## Start
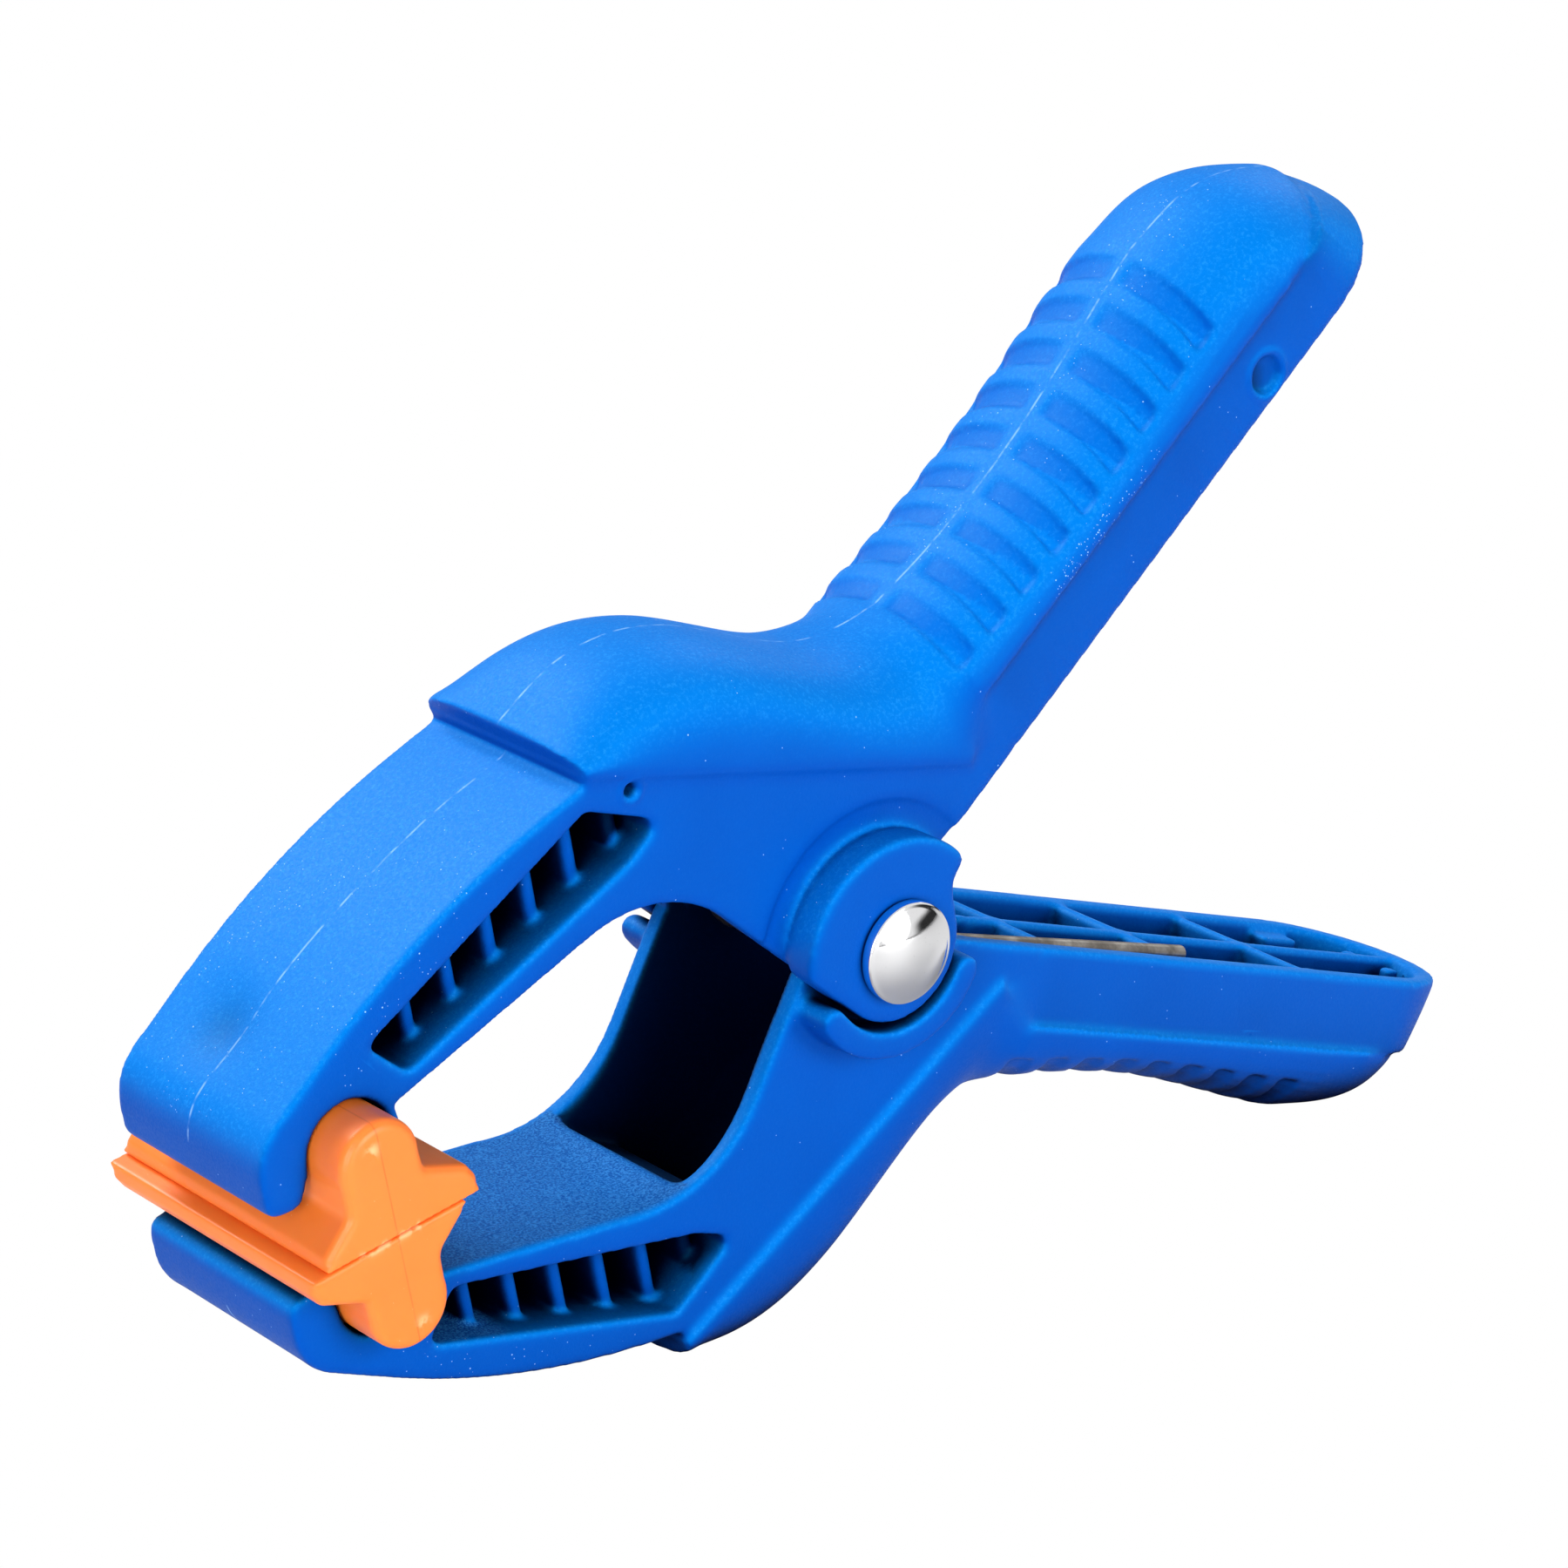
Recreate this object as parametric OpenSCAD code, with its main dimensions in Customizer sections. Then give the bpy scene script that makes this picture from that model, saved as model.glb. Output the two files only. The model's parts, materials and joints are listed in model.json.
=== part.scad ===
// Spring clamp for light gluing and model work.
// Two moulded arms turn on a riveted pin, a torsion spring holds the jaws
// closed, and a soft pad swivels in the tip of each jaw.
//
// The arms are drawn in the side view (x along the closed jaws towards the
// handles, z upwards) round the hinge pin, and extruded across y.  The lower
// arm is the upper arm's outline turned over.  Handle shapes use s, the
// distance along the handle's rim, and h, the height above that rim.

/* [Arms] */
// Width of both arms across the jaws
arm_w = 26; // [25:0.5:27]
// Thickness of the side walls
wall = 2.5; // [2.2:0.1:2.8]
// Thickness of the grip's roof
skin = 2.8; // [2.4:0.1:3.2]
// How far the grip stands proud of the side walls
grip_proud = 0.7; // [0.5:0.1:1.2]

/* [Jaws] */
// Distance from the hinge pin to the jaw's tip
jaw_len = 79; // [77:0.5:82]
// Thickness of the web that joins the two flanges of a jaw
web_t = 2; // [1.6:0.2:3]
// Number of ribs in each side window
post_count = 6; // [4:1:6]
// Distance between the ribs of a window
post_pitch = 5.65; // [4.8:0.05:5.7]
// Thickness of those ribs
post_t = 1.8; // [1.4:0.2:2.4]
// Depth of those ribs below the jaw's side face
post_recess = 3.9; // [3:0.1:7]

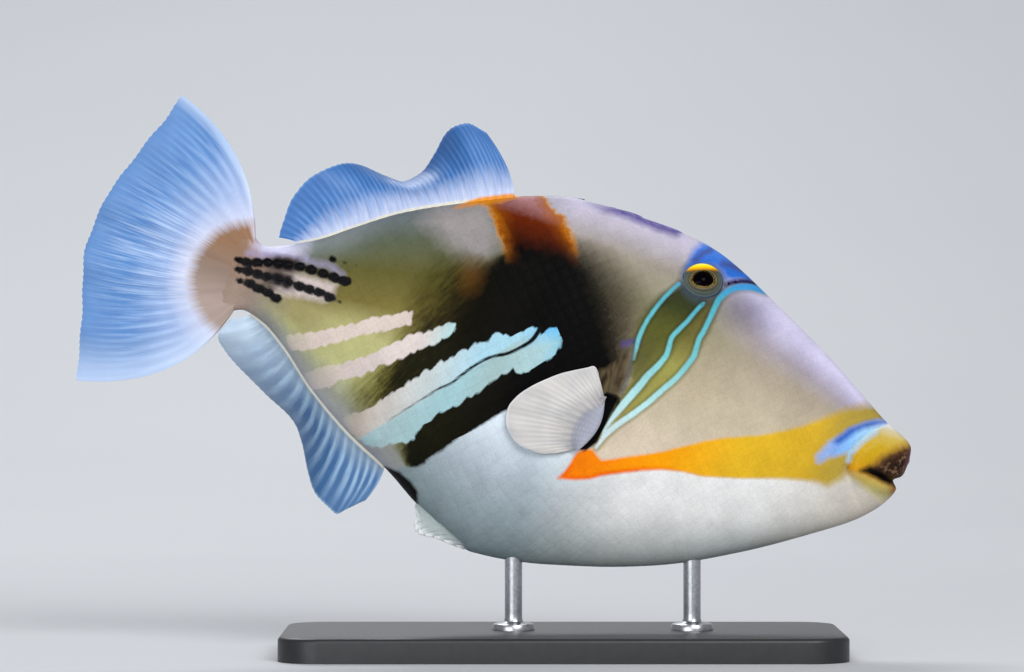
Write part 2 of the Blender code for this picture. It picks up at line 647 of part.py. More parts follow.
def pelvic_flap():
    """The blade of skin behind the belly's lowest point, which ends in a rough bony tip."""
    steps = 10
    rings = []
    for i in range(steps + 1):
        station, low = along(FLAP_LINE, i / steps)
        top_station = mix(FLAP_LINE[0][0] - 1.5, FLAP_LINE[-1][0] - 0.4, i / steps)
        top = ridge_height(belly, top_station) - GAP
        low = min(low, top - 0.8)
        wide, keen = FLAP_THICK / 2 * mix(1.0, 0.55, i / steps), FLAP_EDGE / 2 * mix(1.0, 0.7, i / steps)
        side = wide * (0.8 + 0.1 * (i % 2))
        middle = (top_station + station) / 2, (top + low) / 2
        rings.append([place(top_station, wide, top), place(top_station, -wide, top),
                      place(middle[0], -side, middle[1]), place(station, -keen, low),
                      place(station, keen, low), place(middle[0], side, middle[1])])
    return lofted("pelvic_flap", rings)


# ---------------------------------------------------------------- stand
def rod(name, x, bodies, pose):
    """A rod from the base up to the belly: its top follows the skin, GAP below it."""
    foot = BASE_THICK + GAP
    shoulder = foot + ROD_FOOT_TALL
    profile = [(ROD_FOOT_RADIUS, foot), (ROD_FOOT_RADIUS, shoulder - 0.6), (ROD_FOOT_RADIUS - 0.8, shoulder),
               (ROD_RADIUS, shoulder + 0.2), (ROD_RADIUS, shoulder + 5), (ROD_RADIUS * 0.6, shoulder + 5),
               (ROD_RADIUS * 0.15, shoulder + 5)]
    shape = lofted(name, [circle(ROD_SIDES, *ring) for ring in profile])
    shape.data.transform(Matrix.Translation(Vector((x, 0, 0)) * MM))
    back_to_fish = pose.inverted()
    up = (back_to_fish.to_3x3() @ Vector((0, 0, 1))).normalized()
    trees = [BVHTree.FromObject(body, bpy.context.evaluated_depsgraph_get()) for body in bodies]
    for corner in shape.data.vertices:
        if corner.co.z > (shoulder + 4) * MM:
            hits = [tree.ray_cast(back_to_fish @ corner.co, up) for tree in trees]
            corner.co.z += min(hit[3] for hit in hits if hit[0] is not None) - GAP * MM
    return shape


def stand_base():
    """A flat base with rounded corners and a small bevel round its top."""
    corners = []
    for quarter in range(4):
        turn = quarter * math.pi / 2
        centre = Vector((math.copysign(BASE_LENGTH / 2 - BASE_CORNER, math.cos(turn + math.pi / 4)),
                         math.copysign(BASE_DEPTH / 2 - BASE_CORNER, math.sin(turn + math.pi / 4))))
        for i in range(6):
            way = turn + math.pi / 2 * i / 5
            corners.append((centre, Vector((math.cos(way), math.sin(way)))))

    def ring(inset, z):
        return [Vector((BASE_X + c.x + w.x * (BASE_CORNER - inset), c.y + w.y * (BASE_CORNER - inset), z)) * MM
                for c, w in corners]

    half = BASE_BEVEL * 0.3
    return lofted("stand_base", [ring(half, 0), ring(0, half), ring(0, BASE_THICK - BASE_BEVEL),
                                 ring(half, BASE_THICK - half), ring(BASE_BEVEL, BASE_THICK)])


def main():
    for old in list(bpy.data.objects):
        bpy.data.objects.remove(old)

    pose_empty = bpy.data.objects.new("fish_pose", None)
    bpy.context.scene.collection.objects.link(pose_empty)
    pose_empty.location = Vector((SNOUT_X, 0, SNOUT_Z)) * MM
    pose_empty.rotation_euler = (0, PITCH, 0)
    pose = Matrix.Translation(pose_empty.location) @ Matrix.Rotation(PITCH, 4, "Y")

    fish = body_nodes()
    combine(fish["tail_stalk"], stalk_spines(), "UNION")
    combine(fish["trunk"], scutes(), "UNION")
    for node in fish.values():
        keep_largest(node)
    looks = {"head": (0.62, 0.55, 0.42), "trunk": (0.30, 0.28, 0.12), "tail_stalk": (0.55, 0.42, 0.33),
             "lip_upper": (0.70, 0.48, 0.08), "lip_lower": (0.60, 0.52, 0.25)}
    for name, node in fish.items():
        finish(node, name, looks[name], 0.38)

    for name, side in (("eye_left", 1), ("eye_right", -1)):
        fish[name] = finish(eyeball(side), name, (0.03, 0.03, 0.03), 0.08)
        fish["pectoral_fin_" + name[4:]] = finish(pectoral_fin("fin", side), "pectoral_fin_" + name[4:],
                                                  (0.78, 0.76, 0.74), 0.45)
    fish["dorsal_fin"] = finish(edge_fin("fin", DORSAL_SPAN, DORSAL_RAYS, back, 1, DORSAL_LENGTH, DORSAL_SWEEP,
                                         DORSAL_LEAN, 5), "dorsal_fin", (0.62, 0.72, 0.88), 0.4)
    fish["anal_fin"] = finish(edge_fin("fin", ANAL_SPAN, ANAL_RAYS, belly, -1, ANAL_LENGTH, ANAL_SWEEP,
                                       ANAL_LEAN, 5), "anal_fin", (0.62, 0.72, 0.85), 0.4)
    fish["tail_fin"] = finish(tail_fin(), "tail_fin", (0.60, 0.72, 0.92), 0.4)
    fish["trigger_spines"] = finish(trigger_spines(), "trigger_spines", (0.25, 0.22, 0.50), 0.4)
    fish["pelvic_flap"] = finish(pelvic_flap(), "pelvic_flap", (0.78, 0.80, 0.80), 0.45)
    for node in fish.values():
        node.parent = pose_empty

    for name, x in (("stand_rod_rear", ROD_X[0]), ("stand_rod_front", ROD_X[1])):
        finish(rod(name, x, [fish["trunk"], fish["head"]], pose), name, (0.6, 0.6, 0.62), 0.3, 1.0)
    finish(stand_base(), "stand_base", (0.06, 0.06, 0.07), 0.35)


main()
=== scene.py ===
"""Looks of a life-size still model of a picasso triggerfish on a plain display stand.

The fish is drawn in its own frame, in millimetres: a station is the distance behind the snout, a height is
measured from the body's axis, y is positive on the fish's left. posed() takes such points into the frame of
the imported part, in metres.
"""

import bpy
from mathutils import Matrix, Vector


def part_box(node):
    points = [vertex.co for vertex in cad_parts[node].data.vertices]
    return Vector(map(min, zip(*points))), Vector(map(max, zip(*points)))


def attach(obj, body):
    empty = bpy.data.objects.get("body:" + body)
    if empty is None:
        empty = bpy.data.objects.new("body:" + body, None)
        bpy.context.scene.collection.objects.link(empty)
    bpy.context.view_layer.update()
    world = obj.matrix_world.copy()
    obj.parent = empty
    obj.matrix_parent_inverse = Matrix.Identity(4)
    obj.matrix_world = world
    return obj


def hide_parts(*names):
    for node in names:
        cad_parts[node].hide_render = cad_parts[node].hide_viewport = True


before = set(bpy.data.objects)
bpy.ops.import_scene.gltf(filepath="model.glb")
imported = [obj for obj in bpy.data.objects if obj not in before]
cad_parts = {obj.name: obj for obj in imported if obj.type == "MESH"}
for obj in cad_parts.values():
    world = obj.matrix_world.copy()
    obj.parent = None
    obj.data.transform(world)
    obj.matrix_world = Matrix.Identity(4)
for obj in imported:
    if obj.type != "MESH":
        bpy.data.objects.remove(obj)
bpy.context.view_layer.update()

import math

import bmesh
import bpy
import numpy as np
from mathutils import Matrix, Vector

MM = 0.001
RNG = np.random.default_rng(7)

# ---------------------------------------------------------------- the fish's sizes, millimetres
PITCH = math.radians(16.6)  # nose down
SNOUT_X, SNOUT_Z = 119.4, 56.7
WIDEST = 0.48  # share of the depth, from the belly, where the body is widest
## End
**What you should do:**
Return nothing but the lines from the first line of the listing through the line with "post_recess = 3.9; // [3:0.1:7]", please, keeping every one of them unchanged.

**Result of the exercise:**
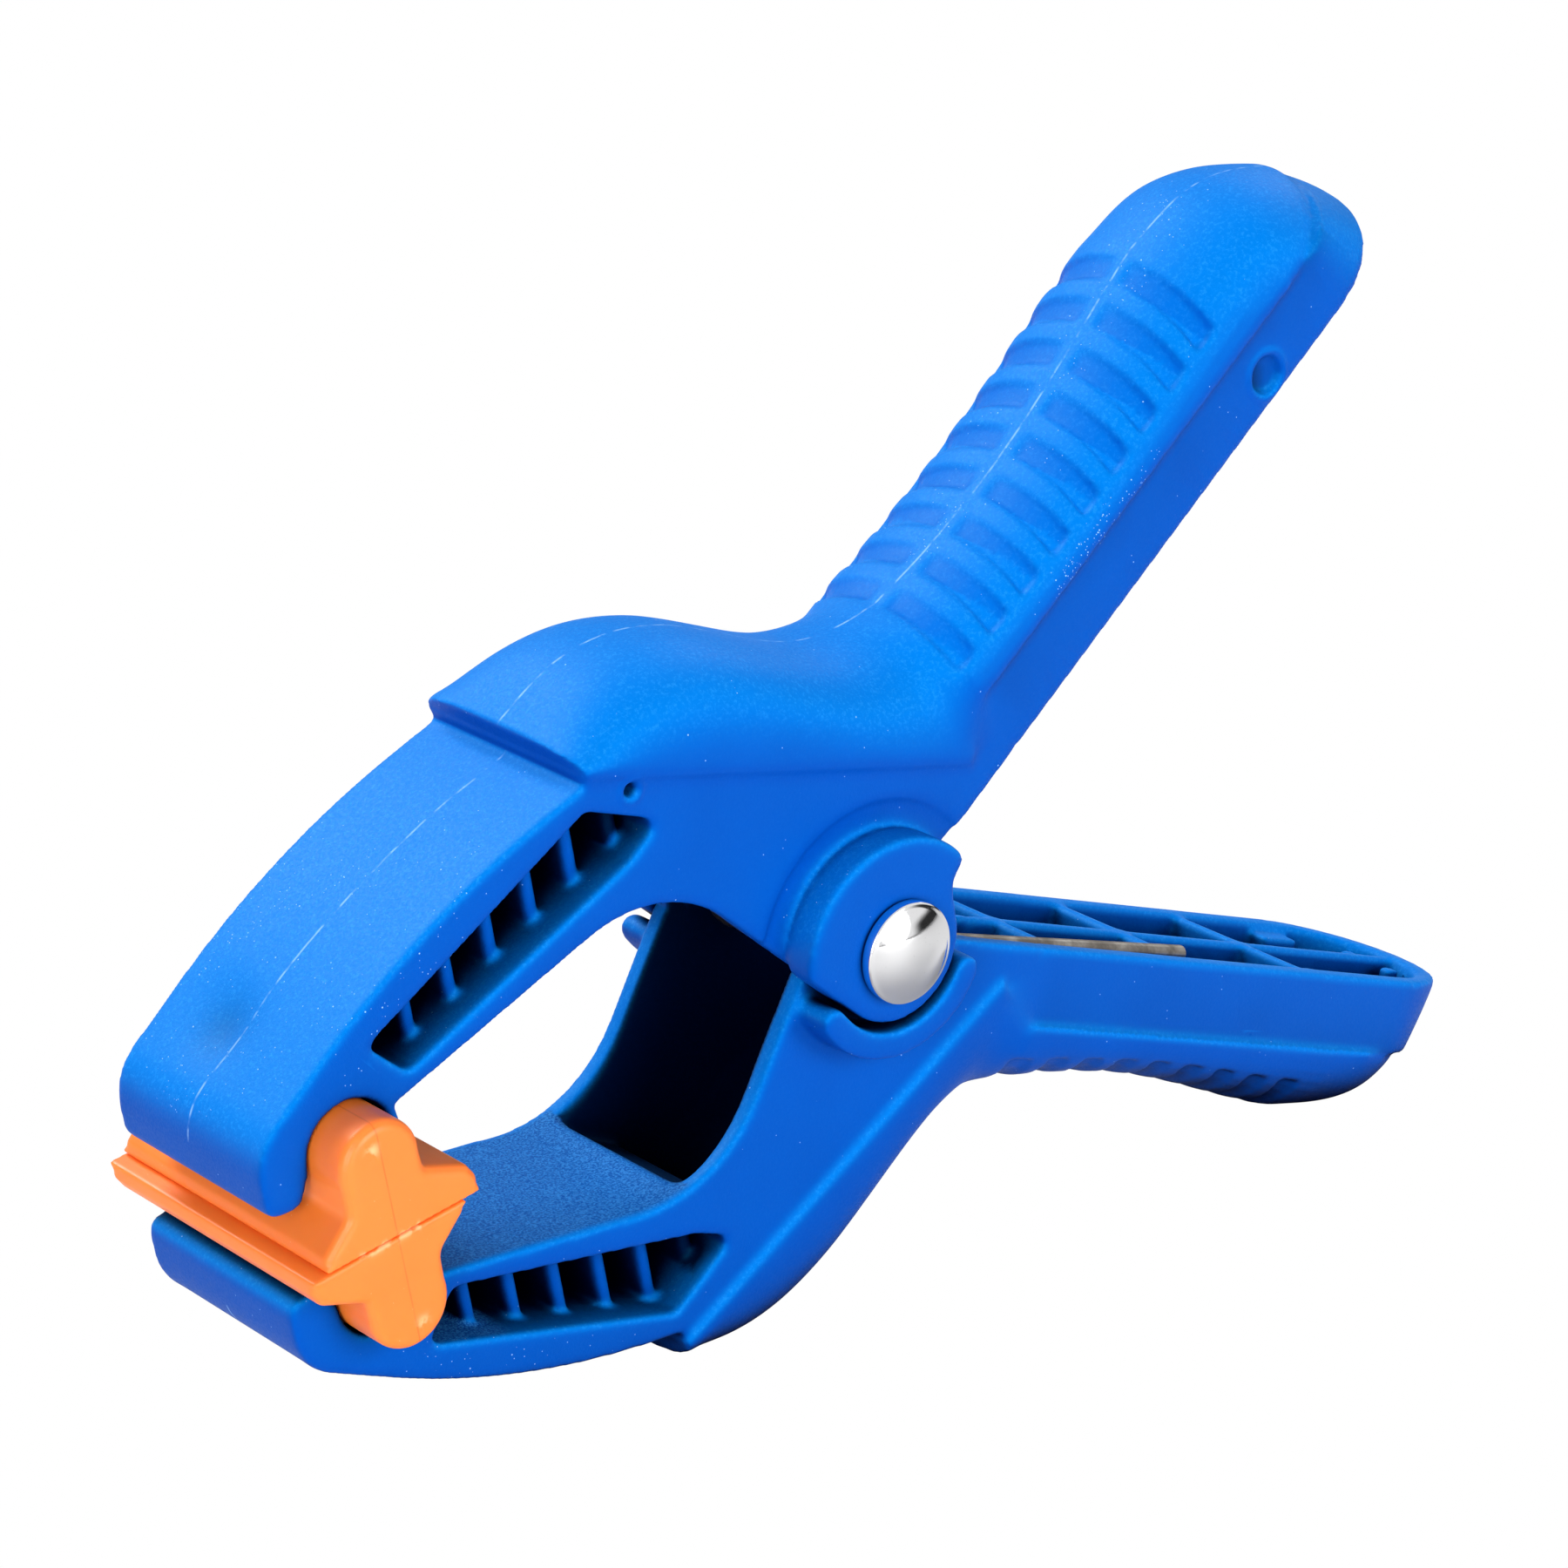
Recreate this object as parametric OpenSCAD code, with its main dimensions in Customizer sections. Then give the bpy scene script that makes this picture from that model, saved as model.glb. Output the two files only. The model's parts, materials and joints are listed in model.json.
=== part.scad ===
// Spring clamp for light gluing and model work.
// Two moulded arms turn on a riveted pin, a torsion spring holds the jaws
// closed, and a soft pad swivels in the tip of each jaw.
//
// The arms are drawn in the side view (x along the closed jaws towards the
// handles, z upwards) round the hinge pin, and extruded across y.  The lower
// arm is the upper arm's outline turned over.  Handle shapes use s, the
// distance along the handle's rim, and h, the height above that rim.

/* [Arms] */
// Width of both arms across the jaws
arm_w = 26; // [25:0.5:27]
// Thickness of the side walls
wall = 2.5; // [2.2:0.1:2.8]
// Thickness of the grip's roof
skin = 2.8; // [2.4:0.1:3.2]
// How far the grip stands proud of the side walls
grip_proud = 0.7; // [0.5:0.1:1.2]

/* [Jaws] */
// Distance from the hinge pin to the jaw's tip
jaw_len = 79; // [77:0.5:82]
// Thickness of the web that joins the two flanges of a jaw
web_t = 2; // [1.6:0.2:3]
// Number of ribs in each side window
post_count = 6; // [4:1:6]
// Distance between the ribs of a window
post_pitch = 5.65; // [4.8:0.05:5.7]
// Thickness of those ribs
post_t = 1.8; // [1.4:0.2:2.4]
// Depth of those ribs below the jaw's side face
post_recess = 3.9; // [3:0.1:7]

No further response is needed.